Data block:
★ ★ ★ ★
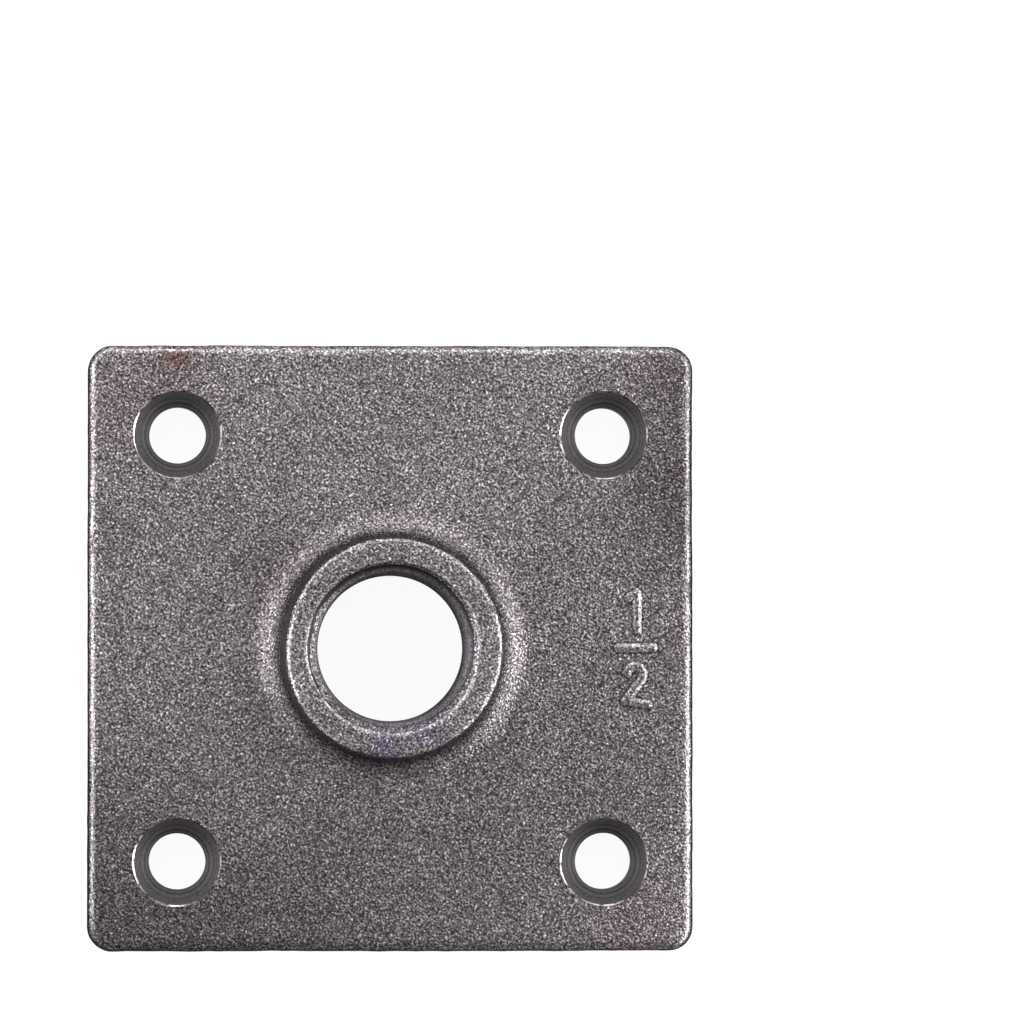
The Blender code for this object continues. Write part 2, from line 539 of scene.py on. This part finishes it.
def distance_to_line(points, start, end):
    """Distances of points in a plane from the line between start and end."""
    start = np.array(start)
    along = np.array(end) - start
    share = np.clip((points - start) @ along / (along @ along), 0.0, 1.0)
    return np.linalg.norm(points - start - share[:, None] * along, axis=1)


def distance_to_mark(plan):
    """Distances of points from the nearest stroke's middle line, in the mark's own plane."""
    distance = np.full(len(plan), FAR_AWAY)
    for stroke in mark_strokes():
        for start, end in zip(stroke, stroke[1:]):
            distance = np.minimum(distance, distance_to_line(plan, start, end))
    return distance


def size_mark():
    """The raised mark as a fine patch of the mould: low ridges on a field that lies a hair
    above the plate's face and dips under it along its border."""
    across = np.arange(-MARK_HALF_WIDTH, MARK_HALF_WIDTH, MARK_STEP)
    upward = np.arange(-MARK_HALF_HEIGHT, MARK_HALF_HEIGHT, MARK_STEP)
    columns, rows = len(across), len(upward)
    plan = np.array([(x, y) for y in upward for x in across])
    distance = distance_to_mark(plan)
    share = np.clip((MARK_FOOT - distance) / (MARK_FOOT - MARK_CROWN), 0.0, 1.0)
    inside = np.minimum(
        MARK_HALF_WIDTH - np.abs(plan[:, 0]), MARK_HALF_HEIGHT - np.abs(plan[:, 1])
    )
    dip = 1 - np.clip(inside / MARK_BORDER, 0.0, 1.0)
    height = PLATE_THICKNESS + MARK_LIFT - (MARK_LIFT + MARK_SINK) * dip
    height += MARK_RELIEF * share
    plan += (MARK_X, MARK_Y)
    top = np.column_stack([plan, height])
    border = list(range(columns))
    border += [row * columns + columns - 1 for row in range(1, rows)]
    border += [(rows - 1) * columns + index for index in range(columns - 2, -1, -1)]
    border += [row * columns for row in range(rows - 2, 0, -1)]
    base = top[border]
    base[:, 2] = PLATE_THICKNESS / 2
    faces = []
    for row in range(rows - 1):
        for column in range(columns - 1):
            near = row * columns + column
            faces.append((near, near + 1, near + columns + 1, near + columns))
    under = len(top)
    for index, corner in enumerate(border):
        after = (index + 1) % len(border)
        faces.append((corner, under + index, under + after, border[after]))
    faces.append(tuple(range(under + len(border) - 1, under - 1, -1)))
    return mesh_object("size_mark", np.concatenate([top, base]).tolist(), faces)


def close_slits(mesh):
    """Merges points closer than a slit's width, and closes what a Boolean left open."""
    bm = bmesh.new()
    bm.from_mesh(mesh)
    bmesh.ops.remove_doubles(bm, verts=bm.verts, dist=SLIT_WIDTH)
    bmesh.ops.dissolve_degenerate(bm, edges=bm.edges, dist=SLIT_WIDTH)
    slits = [edge for edge in bm.edges if edge.is_boundary]
    bmesh.ops.holes_fill(bm, edges=slits, sides=0)
    bm.to_mesh(mesh)
    bm.free()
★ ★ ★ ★
What is needed: Everything from the first line above up to and including the line that contains "return np.linalg.norm(points - start" should be printed exactly; please print only that.

Result for this task:
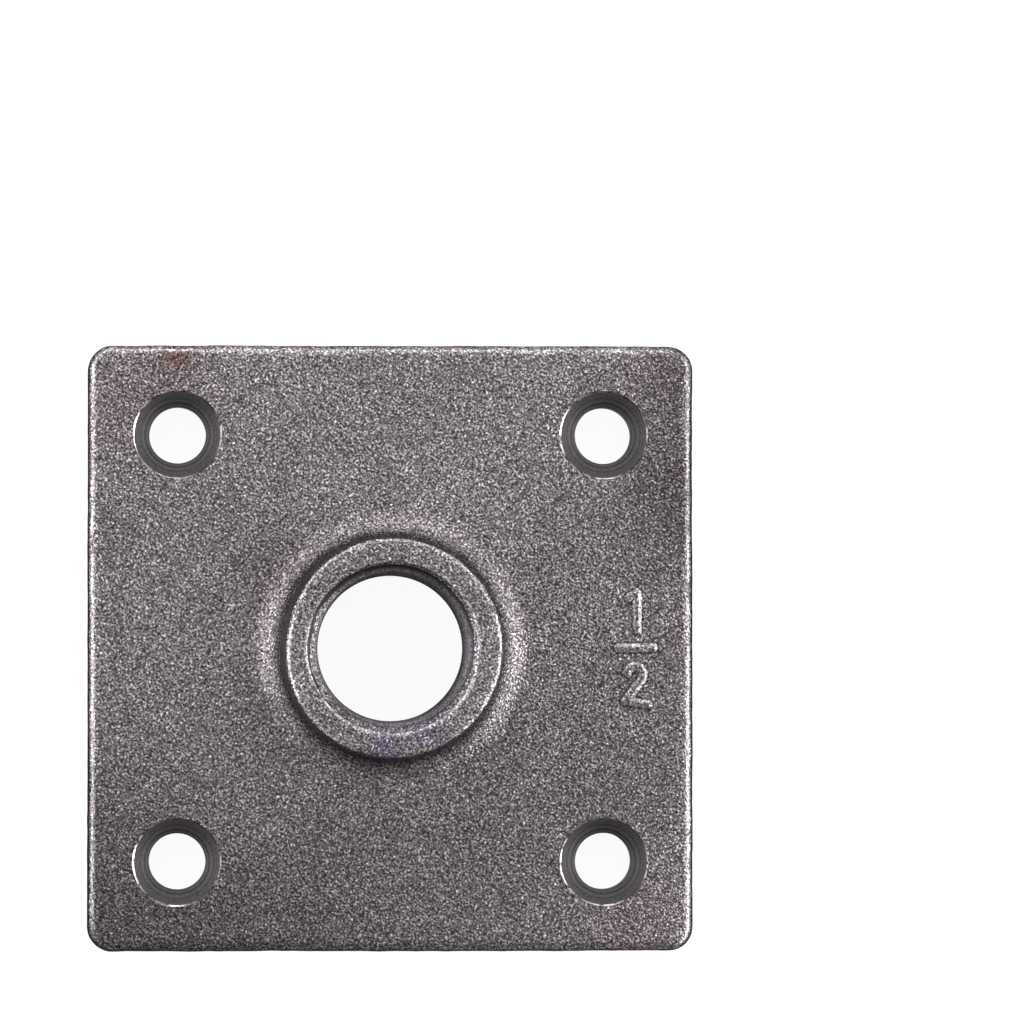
The Blender code for this object continues. Write part 2, from line 539 of scene.py on. This part finishes it.
def distance_to_line(points, start, end):
    """Distances of points in a plane from the line between start and end."""
    start = np.array(start)
    along = np.array(end) - start
    share = np.clip((points - start) @ along / (along @ along), 0.0, 1.0)
    return np.linalg.norm(points - start - share[:, None] * along, axis=1)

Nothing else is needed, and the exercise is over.